**WHAT IS BEING ASKED:**
A precise retyping is required of every line from the one containing "obj.data.transform(world)" down to the one containing "shape, in millimetres", both included, and of no other line.

#####

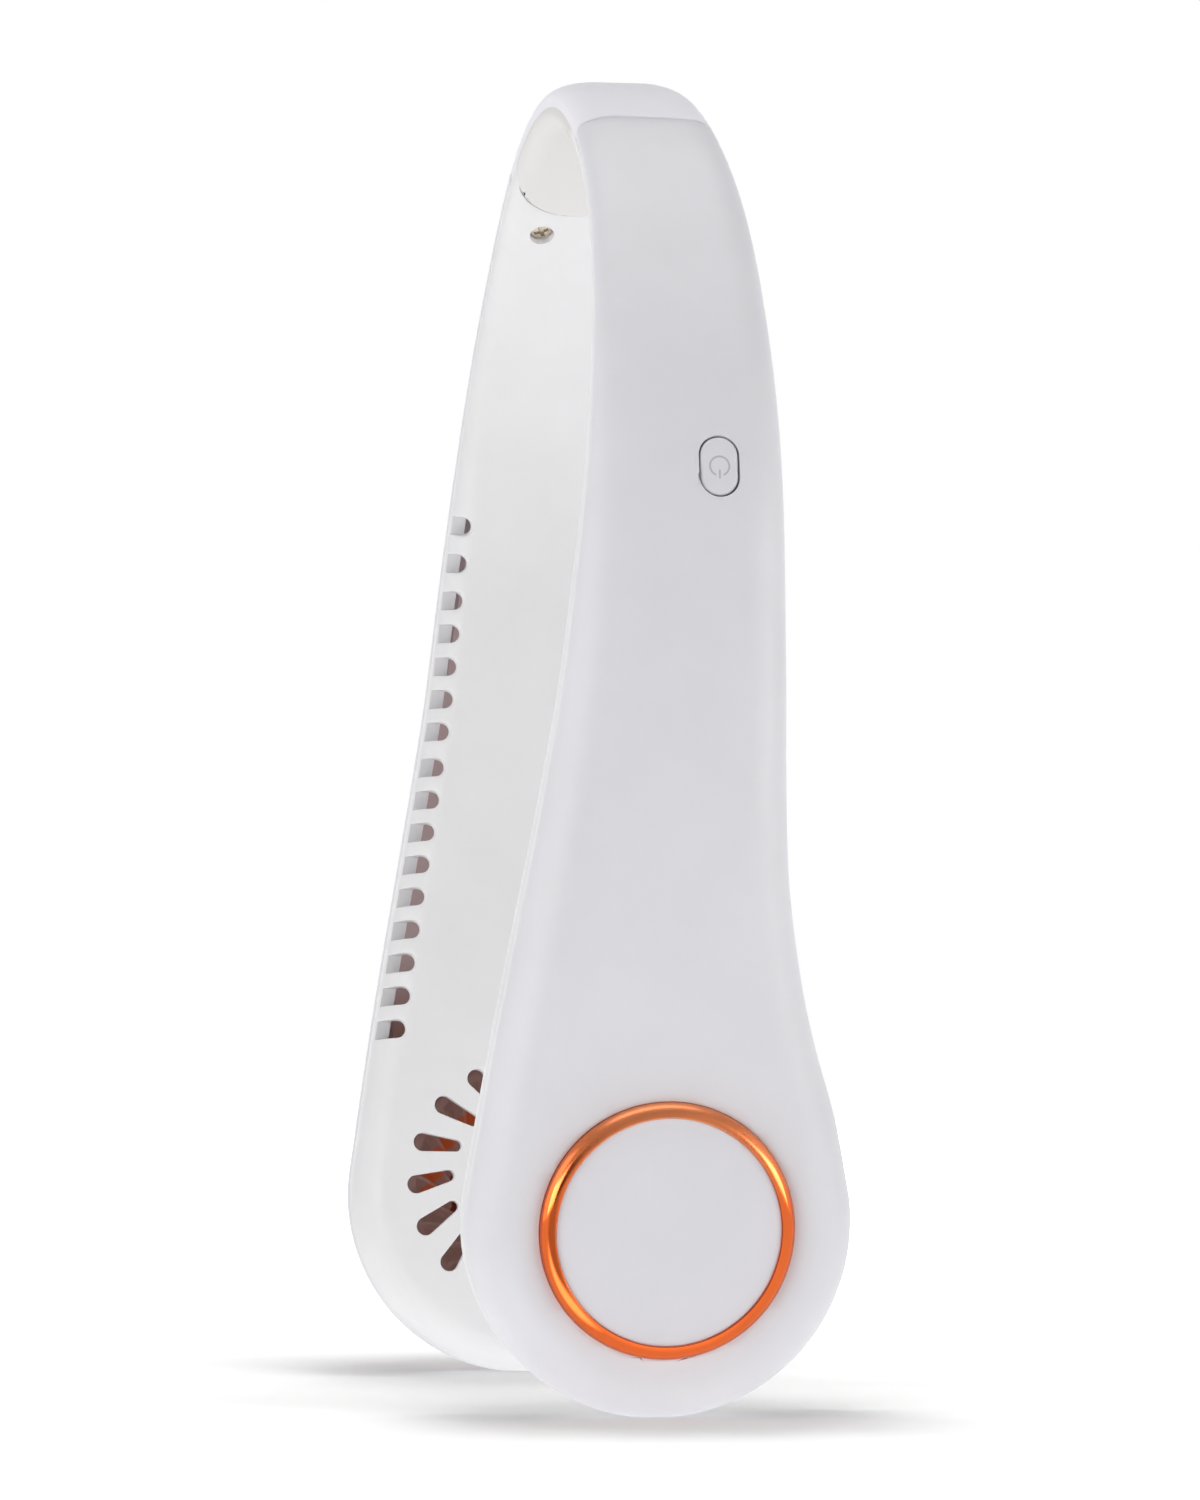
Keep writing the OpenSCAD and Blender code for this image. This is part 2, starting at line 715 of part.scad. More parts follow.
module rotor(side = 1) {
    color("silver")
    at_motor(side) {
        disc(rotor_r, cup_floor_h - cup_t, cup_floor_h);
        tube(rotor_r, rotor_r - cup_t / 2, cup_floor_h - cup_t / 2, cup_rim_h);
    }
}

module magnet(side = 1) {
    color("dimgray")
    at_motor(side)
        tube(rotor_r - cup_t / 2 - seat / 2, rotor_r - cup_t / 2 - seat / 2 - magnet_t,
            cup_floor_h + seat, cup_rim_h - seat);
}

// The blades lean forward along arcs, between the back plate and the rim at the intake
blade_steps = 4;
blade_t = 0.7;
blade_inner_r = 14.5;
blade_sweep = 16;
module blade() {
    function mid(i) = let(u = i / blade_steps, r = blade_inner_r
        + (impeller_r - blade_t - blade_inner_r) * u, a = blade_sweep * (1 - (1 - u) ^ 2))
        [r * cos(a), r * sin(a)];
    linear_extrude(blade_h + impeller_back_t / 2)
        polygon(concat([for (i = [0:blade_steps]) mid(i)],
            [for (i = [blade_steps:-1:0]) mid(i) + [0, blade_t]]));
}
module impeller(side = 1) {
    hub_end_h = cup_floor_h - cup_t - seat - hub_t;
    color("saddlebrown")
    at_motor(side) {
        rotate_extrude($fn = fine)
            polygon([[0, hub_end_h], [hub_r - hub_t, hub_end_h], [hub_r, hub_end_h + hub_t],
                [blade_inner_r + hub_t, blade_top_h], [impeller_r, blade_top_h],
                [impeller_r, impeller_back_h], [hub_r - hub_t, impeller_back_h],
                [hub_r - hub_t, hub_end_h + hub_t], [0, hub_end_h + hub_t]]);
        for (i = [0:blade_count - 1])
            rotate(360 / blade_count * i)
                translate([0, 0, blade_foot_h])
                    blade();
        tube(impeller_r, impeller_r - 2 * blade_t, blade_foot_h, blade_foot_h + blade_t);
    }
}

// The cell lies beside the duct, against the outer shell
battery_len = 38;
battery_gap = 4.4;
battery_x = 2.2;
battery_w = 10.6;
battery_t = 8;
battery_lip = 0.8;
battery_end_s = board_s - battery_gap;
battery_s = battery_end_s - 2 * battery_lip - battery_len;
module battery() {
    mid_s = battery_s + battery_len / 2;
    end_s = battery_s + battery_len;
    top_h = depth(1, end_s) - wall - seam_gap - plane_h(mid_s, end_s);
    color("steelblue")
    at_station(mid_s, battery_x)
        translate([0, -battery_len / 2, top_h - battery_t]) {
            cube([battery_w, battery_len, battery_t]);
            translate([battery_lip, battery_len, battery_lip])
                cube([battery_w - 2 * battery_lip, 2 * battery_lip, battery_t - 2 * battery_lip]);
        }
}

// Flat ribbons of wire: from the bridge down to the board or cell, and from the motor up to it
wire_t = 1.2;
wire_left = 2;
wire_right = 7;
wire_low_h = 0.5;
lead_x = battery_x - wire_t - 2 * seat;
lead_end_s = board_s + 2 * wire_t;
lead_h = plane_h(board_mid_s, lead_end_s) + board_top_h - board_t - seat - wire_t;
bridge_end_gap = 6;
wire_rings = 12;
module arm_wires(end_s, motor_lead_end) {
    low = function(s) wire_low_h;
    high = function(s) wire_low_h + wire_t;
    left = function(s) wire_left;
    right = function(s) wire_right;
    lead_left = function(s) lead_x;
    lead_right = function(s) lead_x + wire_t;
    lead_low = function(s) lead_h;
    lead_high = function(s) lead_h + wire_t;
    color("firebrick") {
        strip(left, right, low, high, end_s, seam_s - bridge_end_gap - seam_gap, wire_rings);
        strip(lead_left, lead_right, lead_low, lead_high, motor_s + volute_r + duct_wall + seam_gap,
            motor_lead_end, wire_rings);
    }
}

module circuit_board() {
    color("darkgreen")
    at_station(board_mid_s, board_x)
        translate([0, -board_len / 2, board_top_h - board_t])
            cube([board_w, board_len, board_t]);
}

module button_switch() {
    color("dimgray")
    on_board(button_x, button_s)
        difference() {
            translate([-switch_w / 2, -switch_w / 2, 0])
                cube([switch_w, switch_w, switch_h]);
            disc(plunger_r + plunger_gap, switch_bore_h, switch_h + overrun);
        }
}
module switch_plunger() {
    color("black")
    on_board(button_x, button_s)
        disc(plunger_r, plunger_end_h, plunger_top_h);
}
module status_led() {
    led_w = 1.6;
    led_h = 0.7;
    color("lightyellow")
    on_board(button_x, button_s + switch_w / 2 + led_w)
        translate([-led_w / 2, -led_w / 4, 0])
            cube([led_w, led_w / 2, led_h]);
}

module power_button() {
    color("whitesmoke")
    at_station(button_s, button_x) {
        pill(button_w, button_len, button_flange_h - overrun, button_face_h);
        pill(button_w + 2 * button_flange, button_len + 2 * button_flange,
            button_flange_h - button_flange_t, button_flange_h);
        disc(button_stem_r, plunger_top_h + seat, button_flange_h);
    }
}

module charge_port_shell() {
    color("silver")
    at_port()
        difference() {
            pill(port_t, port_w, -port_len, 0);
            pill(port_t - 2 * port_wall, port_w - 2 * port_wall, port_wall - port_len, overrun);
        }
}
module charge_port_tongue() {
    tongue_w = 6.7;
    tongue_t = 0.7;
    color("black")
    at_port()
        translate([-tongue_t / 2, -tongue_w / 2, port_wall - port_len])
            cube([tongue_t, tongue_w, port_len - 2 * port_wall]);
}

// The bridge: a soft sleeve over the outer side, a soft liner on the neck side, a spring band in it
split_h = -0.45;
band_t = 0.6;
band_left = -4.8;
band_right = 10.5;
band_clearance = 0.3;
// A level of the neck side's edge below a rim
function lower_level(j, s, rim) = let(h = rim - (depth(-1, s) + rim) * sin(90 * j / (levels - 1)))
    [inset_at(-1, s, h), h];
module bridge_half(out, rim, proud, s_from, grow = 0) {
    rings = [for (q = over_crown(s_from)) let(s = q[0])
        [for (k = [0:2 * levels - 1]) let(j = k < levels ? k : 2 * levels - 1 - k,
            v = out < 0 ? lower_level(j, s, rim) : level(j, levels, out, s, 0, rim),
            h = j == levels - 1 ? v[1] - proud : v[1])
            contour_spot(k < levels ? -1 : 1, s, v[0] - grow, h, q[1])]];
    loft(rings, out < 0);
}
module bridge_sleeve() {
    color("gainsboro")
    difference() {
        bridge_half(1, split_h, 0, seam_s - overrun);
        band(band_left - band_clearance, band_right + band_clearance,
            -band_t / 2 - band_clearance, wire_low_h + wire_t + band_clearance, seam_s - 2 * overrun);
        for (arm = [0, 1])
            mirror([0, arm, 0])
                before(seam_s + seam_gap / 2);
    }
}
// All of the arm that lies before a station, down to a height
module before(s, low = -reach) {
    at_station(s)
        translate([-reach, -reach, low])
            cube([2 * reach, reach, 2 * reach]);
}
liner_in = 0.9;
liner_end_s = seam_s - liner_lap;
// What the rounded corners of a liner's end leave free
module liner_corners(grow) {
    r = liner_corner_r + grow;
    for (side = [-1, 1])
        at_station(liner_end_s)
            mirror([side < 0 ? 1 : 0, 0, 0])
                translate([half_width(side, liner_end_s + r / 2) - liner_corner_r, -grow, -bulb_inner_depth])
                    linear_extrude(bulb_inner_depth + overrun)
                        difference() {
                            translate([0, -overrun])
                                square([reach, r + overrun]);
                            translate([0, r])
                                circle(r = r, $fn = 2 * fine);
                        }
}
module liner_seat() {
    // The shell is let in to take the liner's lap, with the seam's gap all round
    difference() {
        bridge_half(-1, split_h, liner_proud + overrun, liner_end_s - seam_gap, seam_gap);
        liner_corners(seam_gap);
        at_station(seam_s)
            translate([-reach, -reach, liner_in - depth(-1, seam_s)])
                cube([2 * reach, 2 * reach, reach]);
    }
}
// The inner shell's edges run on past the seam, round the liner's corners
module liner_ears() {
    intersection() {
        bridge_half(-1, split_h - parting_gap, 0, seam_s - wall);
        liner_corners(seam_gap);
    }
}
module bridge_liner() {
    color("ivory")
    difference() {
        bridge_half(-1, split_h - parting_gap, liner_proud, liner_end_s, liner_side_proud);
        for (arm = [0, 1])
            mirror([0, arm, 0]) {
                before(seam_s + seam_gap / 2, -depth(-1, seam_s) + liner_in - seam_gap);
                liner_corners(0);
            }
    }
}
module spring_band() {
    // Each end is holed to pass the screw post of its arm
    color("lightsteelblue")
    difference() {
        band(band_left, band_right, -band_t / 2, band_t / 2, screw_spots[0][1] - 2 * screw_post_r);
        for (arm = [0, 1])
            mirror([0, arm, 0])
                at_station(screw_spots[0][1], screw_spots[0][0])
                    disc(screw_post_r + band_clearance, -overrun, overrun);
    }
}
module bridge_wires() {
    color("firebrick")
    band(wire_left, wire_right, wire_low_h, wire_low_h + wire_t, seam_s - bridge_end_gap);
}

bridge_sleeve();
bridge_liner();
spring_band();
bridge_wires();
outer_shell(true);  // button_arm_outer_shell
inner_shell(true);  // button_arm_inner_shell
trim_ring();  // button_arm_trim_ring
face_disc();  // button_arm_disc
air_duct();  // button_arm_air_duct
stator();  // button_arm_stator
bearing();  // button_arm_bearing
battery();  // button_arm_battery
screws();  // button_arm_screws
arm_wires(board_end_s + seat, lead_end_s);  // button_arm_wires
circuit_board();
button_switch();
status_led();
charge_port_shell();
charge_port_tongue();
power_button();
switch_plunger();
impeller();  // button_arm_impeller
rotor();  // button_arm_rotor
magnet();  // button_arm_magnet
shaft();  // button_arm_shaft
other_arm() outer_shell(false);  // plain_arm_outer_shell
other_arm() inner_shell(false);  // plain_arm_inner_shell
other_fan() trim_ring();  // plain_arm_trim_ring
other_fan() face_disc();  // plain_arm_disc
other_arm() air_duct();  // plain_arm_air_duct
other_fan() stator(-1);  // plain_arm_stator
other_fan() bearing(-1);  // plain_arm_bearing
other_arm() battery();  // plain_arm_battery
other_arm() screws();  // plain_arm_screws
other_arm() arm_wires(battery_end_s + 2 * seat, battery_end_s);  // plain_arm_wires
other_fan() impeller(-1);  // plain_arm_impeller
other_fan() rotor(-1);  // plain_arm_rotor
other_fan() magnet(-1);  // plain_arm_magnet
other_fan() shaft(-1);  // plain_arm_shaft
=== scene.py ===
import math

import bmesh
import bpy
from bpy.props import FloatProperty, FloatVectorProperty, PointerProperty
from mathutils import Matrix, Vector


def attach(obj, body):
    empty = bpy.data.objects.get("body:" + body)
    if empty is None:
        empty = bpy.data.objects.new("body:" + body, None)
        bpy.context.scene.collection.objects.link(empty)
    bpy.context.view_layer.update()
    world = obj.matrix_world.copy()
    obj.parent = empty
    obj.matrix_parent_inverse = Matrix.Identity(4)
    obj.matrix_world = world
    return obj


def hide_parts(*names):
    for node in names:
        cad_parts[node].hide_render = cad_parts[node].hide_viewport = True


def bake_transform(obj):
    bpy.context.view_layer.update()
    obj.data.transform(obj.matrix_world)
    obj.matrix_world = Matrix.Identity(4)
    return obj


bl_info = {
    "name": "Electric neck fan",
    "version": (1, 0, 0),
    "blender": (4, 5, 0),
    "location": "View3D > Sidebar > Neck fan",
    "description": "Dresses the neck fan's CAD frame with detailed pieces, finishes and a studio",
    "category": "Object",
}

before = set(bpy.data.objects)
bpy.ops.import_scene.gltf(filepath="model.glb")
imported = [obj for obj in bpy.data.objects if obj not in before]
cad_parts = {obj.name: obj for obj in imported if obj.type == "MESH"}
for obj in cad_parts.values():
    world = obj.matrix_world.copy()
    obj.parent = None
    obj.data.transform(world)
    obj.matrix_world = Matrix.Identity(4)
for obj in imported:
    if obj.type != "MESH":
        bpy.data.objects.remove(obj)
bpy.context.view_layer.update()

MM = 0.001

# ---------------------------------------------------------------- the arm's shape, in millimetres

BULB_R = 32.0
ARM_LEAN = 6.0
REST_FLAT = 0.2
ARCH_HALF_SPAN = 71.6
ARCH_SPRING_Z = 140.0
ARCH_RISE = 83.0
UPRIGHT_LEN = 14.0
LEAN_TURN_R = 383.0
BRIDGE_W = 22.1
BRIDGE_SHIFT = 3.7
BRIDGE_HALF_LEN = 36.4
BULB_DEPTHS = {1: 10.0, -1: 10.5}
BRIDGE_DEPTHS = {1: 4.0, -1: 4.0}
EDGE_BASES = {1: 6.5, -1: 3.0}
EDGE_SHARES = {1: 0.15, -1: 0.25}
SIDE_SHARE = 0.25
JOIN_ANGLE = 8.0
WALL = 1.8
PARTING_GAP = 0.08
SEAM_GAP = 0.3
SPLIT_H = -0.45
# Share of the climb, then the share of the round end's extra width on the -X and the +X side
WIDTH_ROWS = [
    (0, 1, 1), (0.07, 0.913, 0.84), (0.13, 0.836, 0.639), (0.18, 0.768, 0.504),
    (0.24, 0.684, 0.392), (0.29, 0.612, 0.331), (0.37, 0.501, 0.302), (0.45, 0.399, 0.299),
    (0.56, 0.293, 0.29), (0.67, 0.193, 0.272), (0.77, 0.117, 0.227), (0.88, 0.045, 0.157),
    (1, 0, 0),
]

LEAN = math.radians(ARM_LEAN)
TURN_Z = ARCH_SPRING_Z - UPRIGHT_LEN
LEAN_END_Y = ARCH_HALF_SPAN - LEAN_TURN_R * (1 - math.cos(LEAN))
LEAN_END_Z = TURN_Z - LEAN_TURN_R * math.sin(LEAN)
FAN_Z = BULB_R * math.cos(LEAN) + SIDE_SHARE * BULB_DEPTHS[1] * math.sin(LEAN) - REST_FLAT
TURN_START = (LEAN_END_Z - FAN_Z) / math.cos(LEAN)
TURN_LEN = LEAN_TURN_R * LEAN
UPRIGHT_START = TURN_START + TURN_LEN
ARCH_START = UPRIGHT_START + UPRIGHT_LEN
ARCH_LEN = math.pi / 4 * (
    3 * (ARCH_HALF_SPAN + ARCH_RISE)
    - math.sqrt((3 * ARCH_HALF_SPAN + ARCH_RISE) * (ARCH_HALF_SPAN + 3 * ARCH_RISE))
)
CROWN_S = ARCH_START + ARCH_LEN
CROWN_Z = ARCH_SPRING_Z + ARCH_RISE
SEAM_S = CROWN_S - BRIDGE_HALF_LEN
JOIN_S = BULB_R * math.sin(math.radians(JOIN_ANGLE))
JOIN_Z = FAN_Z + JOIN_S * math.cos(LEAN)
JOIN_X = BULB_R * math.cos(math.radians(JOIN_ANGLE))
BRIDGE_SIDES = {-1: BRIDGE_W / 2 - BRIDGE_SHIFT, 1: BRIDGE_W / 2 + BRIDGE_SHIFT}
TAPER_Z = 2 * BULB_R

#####

**SOLUTION TO THE EXERCISE:**
    obj.data.transform(world)
    obj.matrix_world = Matrix.Identity(4)
for obj in imported:
    if obj.type != "MESH":
        bpy.data.objects.remove(obj)
bpy.context.view_layer.update()

MM = 0.001

# ---------------------------------------------------------------- the arm's shape, in millimetres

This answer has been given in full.